- **Information supplied**:

------

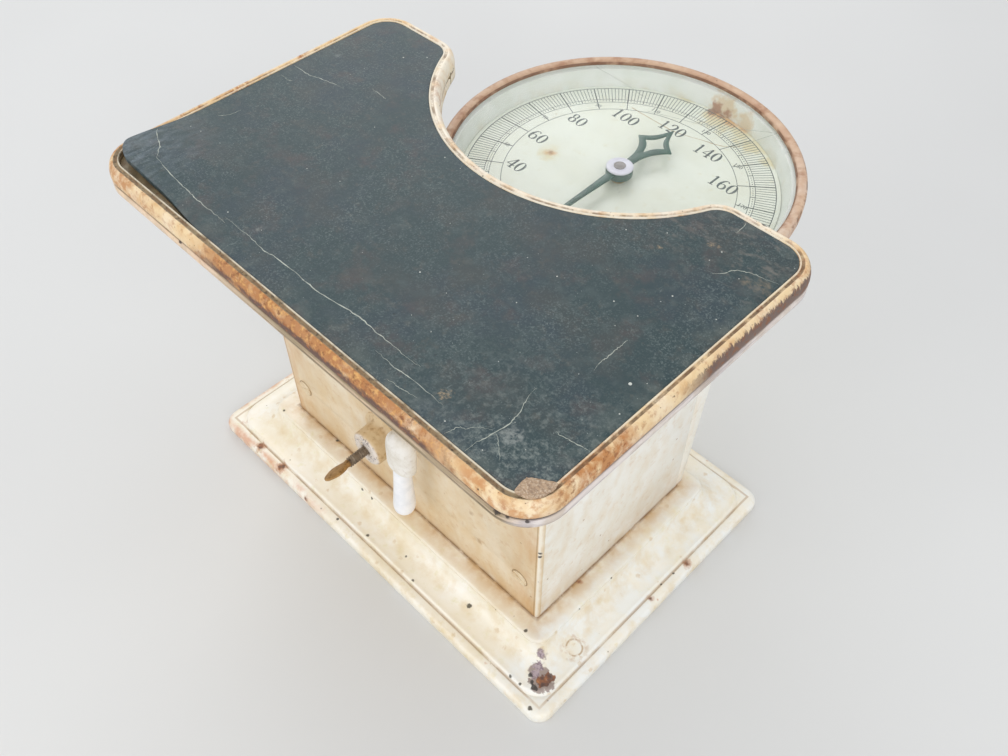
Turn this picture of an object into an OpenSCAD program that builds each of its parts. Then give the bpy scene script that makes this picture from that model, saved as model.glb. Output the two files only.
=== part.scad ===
// Antique personal weighing scale: a low platform with a rubber mat on a cast and
// enamelled casing, a moulded plinth, and a round spring dial behind the platform.
// Frame: +Z up, +Y from the user towards the dial, +X to the user's right.
// The origin lies on the floor under the middle of the whole outline.

/* [Platform] */
// Width of the platform over its rim
platform_w = 309; // [308:1:330]
// Depth of the platform over its rim
platform_d = 200; // [192:1:214]
// Radius of the platform's outer corners
platform_corner_r = 26; // [20:1:34]
// Height of the mat's top above the floor
platform_z = 242; // [240:1:262]
// How far the middle of the platform lies in front of the middle of the base
platform_lead = 22.8; // [18:0.2:28]
// Height of the platform's rim and skirt
rim_h = 15; // [13:0.5:18]
// Width of the rounded rim outside the mat
rim_w = 6.4; // [5.5:0.1:8]
// Thickness of the platform's cast plate
plate_t = 4; // [3:0.5:5]
// Thickness of the mat
mat_t = 3; // [2:0.5:4]
// Radius of the notch that clears the dial
notch_r = 98; // [90:1:104]
// How far the notch's centre lies in front of the dial's centre
notch_lead = 7.1; // [5:0.1:10]
// Radius of the two horns beside the notch
horn_r = 18; // [14:0.5:22]
// Width of a platform post across the scale
post_w = 8; // [6:0.5:9]
// Depth of a platform post
post_d = 12; // [9:0.5:13]

/* [Casing] */
// Width of the casing
box_w = 225.2; // [222:0.5:236]
// Depth of the casing from its front to its rear seam
box_d = 130.2; // [128:0.2:134]
// How far the casing's middle lies in front of the base's middle
box_lead = 1.3; // [0:0.1:2]
// Thickness of the casing walls
wall_t = 3; // [2:0.25:3.5]
// Gap between the casing's top edge and the platform's skirt
lid_gap = 11; // [8:0.5:14]
// Depth of the rear cover at its foot
cover_foot_d = 6; // [5:0.5:9]
// Depth of the rear cover at its top
cover_top_d = 15; // [12:0.5:18]
// Width of the flanges that the walls are screwed by
flange_w = 20; // [16:0.5:20]
// Height of the front screws above the floor
front_screw_z = 54; // [48:0.5:60]
// Distance of a front screw from the casing's side
front_screw_in = 14.6; // [13.6:0.1:15.6]
// Diameter of a front screw's head
front_head_d = 11; // [8:0.5:12]

/* [Base] */
// Width of the base
base_w = 306; // [296:1:306]
// Depth of the base
base_d = 212; // [206:1:220]
// Height of the base where the casing stands
base_h = 23; // [21:0.5:26]
// Radius of the base's outer corners
base_corner_r = 18; // [14:0.5:22]
// Height of the base's rounded outer lip
lip_h = 8; // [6:0.5:9]
// Distance of the moulding's groove from the outer edge
groove_in = 6.6; // [5:0.1:8]
// Distance of the moulding's upper ridge from the outer edge
ridge_in = 28; // [26:0.5:30]
// Thickness of the cast base
base_t = 5; // [4:0.5:6]

/* [Dial] */
// Distance of the dial's centre behind the middle of the base
dial_reach = 116.9; // [114:0.1:122]
// Height of the dial's rim
dial_rim_z = 192.8; // [190:0.1:196]
// Outer radius of the bezel
bezel_r = 108.2; // [106:0.1:112]
// Width of the bezel ring
bezel_w = 6.5; // [5:0.5:8]
// Height of the bezel ring's side
bezel_h = 7; // [5:0.5:8]
// Thickness of the bezel ring over the glass
bezel_lip = 2.4; // [2:0.1:3]
// Depth of the dial face below the rim
face_drop = 15; // [13:0.5:17]
// Radius of the dial face
face_r = 96; // [94:0.5:97]
// Thickness of the dial face
face_t = 1.2; // [0.8:0.1:2]
// Radius of the dial pan's flat floor
pan_floor_r = 84; // [78:1:90]
// Thickness of the dial pan
pan_t = 2.5; // [2:0.25:3]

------

- **What this task involves**:
Every line of the material must be returned exactly as it appears.

- **The result**:
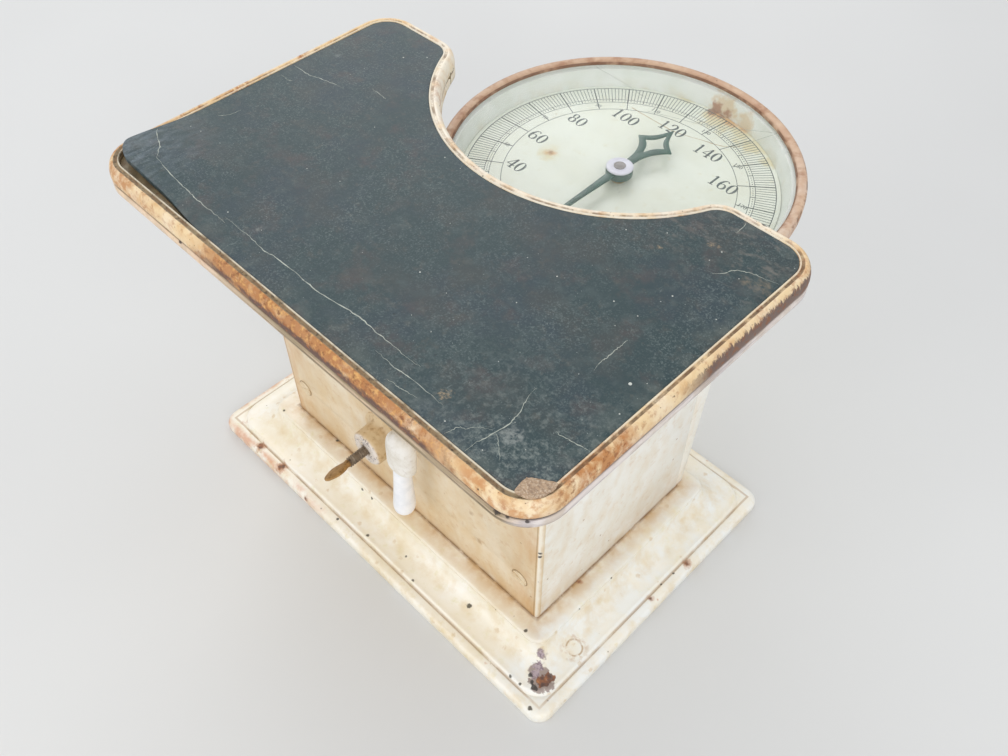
Turn this picture of an object into an OpenSCAD program that builds each of its parts. Then give the bpy scene script that makes this picture from that model, saved as model.glb. Output the two files only.
=== part.scad ===
// Antique personal weighing scale: a low platform with a rubber mat on a cast and
// enamelled casing, a moulded plinth, and a round spring dial behind the platform.
// Frame: +Z up, +Y from the user towards the dial, +X to the user's right.
// The origin lies on the floor under the middle of the whole outline.

/* [Platform] */
// Width of the platform over its rim
platform_w = 309; // [308:1:330]
// Depth of the platform over its rim
platform_d = 200; // [192:1:214]
// Radius of the platform's outer corners
platform_corner_r = 26; // [20:1:34]
// Height of the mat's top above the floor
platform_z = 242; // [240:1:262]
// How far the middle of the platform lies in front of the middle of the base
platform_lead = 22.8; // [18:0.2:28]
// Height of the platform's rim and skirt
rim_h = 15; // [13:0.5:18]
// Width of the rounded rim outside the mat
rim_w = 6.4; // [5.5:0.1:8]
// Thickness of the platform's cast plate
plate_t = 4; // [3:0.5:5]
// Thickness of the mat
mat_t = 3; // [2:0.5:4]
// Radius of the notch that clears the dial
notch_r = 98; // [90:1:104]
// How far the notch's centre lies in front of the dial's centre
notch_lead = 7.1; // [5:0.1:10]
// Radius of the two horns beside the notch
horn_r = 18; // [14:0.5:22]
// Width of a platform post across the scale
post_w = 8; // [6:0.5:9]
// Depth of a platform post
post_d = 12; // [9:0.5:13]

/* [Casing] */
// Width of the casing
box_w = 225.2; // [222:0.5:236]
// Depth of the casing from its front to its rear seam
box_d = 130.2; // [128:0.2:134]
// How far the casing's middle lies in front of the base's middle
box_lead = 1.3; // [0:0.1:2]
// Thickness of the casing walls
wall_t = 3; // [2:0.25:3.5]
// Gap between the casing's top edge and the platform's skirt
lid_gap = 11; // [8:0.5:14]
// Depth of the rear cover at its foot
cover_foot_d = 6; // [5:0.5:9]
// Depth of the rear cover at its top
cover_top_d = 15; // [12:0.5:18]
// Width of the flanges that the walls are screwed by
flange_w = 20; // [16:0.5:20]
// Height of the front screws above the floor
front_screw_z = 54; // [48:0.5:60]
// Distance of a front screw from the casing's side
front_screw_in = 14.6; // [13.6:0.1:15.6]
// Diameter of a front screw's head
front_head_d = 11; // [8:0.5:12]

/* [Base] */
// Width of the base
base_w = 306; // [296:1:306]
// Depth of the base
base_d = 212; // [206:1:220]
// Height of the base where the casing stands
base_h = 23; // [21:0.5:26]
// Radius of the base's outer corners
base_corner_r = 18; // [14:0.5:22]
// Height of the base's rounded outer lip
lip_h = 8; // [6:0.5:9]
// Distance of the moulding's groove from the outer edge
groove_in = 6.6; // [5:0.1:8]
// Distance of the moulding's upper ridge from the outer edge
ridge_in = 28; // [26:0.5:30]
// Thickness of the cast base
base_t = 5; // [4:0.5:6]

/* [Dial] */
// Distance of the dial's centre behind the middle of the base
dial_reach = 116.9; // [114:0.1:122]
// Height of the dial's rim
dial_rim_z = 192.8; // [190:0.1:196]
// Outer radius of the bezel
bezel_r = 108.2; // [106:0.1:112]
// Width of the bezel ring
bezel_w = 6.5; // [5:0.5:8]
// Height of the bezel ring's side
bezel_h = 7; // [5:0.5:8]
// Thickness of the bezel ring over the glass
bezel_lip = 2.4; // [2:0.1:3]
// Depth of the dial face below the rim
face_drop = 15; // [13:0.5:17]
// Radius of the dial face
face_r = 96; // [94:0.5:97]
// Thickness of the dial face
face_t = 1.2; // [0.8:0.1:2]
// Radius of the dial pan's flat floor
pan_floor_r = 84; // [78:1:90]
// Thickness of the dial pan
pan_t = 2.5; // [2:0.25:3]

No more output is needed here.